Rana justified that instinct immediately.
First came Saud Shakeel’s edge behind the wicket. Then arrived the delivery that may ultimately define this Test, and perhaps symbolise the new Bangladesh.
At 147.2 kilometres per hour, the old ball tailed inward viciously toward Mohammad Rizwan. Pakistan’s most dependable batter shouldered arms, convinced the line was safe. A second later, the stumps exploded behind him. Rizwan froze in disbelief. Mirpur erupted.
It was the kind of delivery traditionally associated with Pakistan’s own fast-bowling folklore - reverse swing delivered at frightening pace, late enough to defeat both judgment and technique. Bangladesh had spent decades confronting such moments from visiting teams. This time, they were the authors of it.
Shanto himself admitted afterward that even he and wicketkeeper Litton Das were surprised by the amount of movement Rana generated with the old ball. That surprise mattered. It revealed a skill still developing, still evolving, and therefore perhaps even more dangerous.
Pakistan never recovered. Their final five wickets disappeared for just 11 runs as Rana, Taskin Ahmed, and Taijul Islam ripped through the lower order with relentless intensity. Rana finished with career-best figures of 5 for 40, becoming only the second Bangladesh pacer to claim a five-wicket haul in a home Test.
Yet the larger significance lay beyond the scorecard.

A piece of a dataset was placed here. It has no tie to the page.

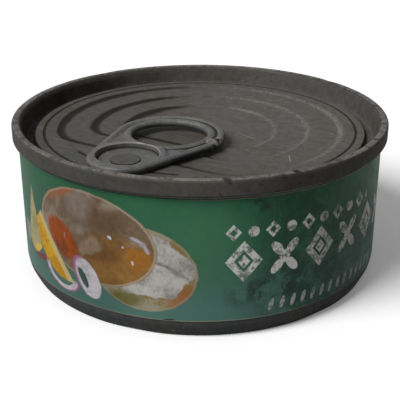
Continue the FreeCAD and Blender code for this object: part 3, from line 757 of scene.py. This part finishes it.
def labelFinish():
    f = Print(bpy.data.materials.new("printedLabel"))
    colour = drawGround(f)
    for draw in (drawBread, drawMeat, drawOrange, drawLemon, drawOnions):
        colour = draw(f, colour)
    # the right part of the design gets stains and painted shade
    stainAndShade = f.step(f.across, 6.0, 26.0) * f.step(f.across, 89.0, 71.0)
    colour = drawStains(f, colour, stainAndShade)

    mask = ornamentMask(f)
    rubbed = f.step(f.speck + (f.patch - 0.5) * 0.9 - 0.05 * stainAndShade, 0.28, 0.55)
    ink = f.mix(ornament["wornInk"], ornament["ink"], rubbed)
    colour = f.mix(colour, ink, mask * (0.55 + 0.45 * rubbed))

    topLine = f.step(abs(f.height - label["topLine"]), 0.16, 0.08) * f.step(f.across, -8.0, 4.0)
    bottomLine = f.step(abs(f.height - label["bottomLine"]), 0.22, 0.10)
    bottomLine = bottomLine * (1.0 - 0.7 * f.step(f.across, 8.0, 30.0))
    colour = f.mix(colour, label["edgeLine"], f.most(topLine, bottomLine) * 0.7)
    colour = f.mix(colour, label["dash"], f.blob(f.flat, at(-8.6, 5.35), (1.5, 0.22), 2.0, 0.4) * 0.9)

    # painted shade: the print is darkened towards both sides of the design
    paintedShade = (0.68 + 0.32 * f.step(f.across, -26.0, -12.0)) * (1.0 - 0.38 * f.step(f.across, 24.0, 36.0))
    paintedShade = paintedShade + 0.06 * f.step(f.across, 70.0, 89.0)
    colour = f.mix(colour, (0.86 + 0.20 * f.speck + 0.08 * f.grain) * paintedShade, 1.0, "MULTIPLY")

    roughness = label["roughness"] + 0.14 * (f.patch - 0.5) + 0.12 * (f.speck - 0.5) - 0.06 * mask
    bump = 0.4 * f.speck + 0.15 * f.grain + 0.5 * f.patch
    gloss = {"Specular IOR Level": label["specular"]}
    return f.surface(colour, roughness, 0.0, bump, label["bumpDepth"], **gloss)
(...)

For years, Bangladesh’s progress in Test cricket has been measured through resilience, the ability to compete abroad, survive pressure, and occasionally exploit home conditions. But elite Test teams are not remembered merely for resistance. They are remembered for imposing themselves physically and psychologically on opponents.
This Bangladesh side is beginning to do exactly that.
The duel between Rana and Shaheen Shah Afridi throughout the Test carried symbolic weight. There were bouncers exchanged, confrontations embraced, intimidation answered with intimidation. Bangladesh no longer appeared content with playing the role of the reactive underdog. They looked like a side increasingly willing to impose violence on the contest itself.
That mentality shift may be Shanto’s greatest achievement as captain.
His declaration on the fifth morning reflected belief in a pace attack capable of manufacturing victory rather than merely defending against defeat. Older Bangladesh sides may have batted longer, played safer, and protected the draw. This team sensed vulnerability and attacked it.
That aggression is not accidental. Rana’s emergence, alongside Taskin Ahmed’s maturity and the continued development of Bangladesh’s quicks, has fundamentally altered the tactical possibilities available to the team. Seven wickets in the fourth innings fell to pace on a traditionally spin-dominated Mirpur surface. That alone tells the story of transition.
And for Pakistan, Rana is rapidly becoming an unavoidable nightmare. After tormenting them in Rawalpindi during Bangladesh’s historic 2024 series triumph and dominating again in Mirpur, he now represents a recurring disruption to Pakistan’s traditional supremacy in Asian fast bowling.
In many ways, this victory was about more than two World Test Championship points. Bangladesh did not simply defeat Pakistan. They dismantled an old perception about themselves.
For decades, Bangladesh cricket sought respectability. In Mirpur, they pursued something else entirely: authority.
And in Nahid Rana, they may finally have found the kind of fast bowler capable of giving it to them.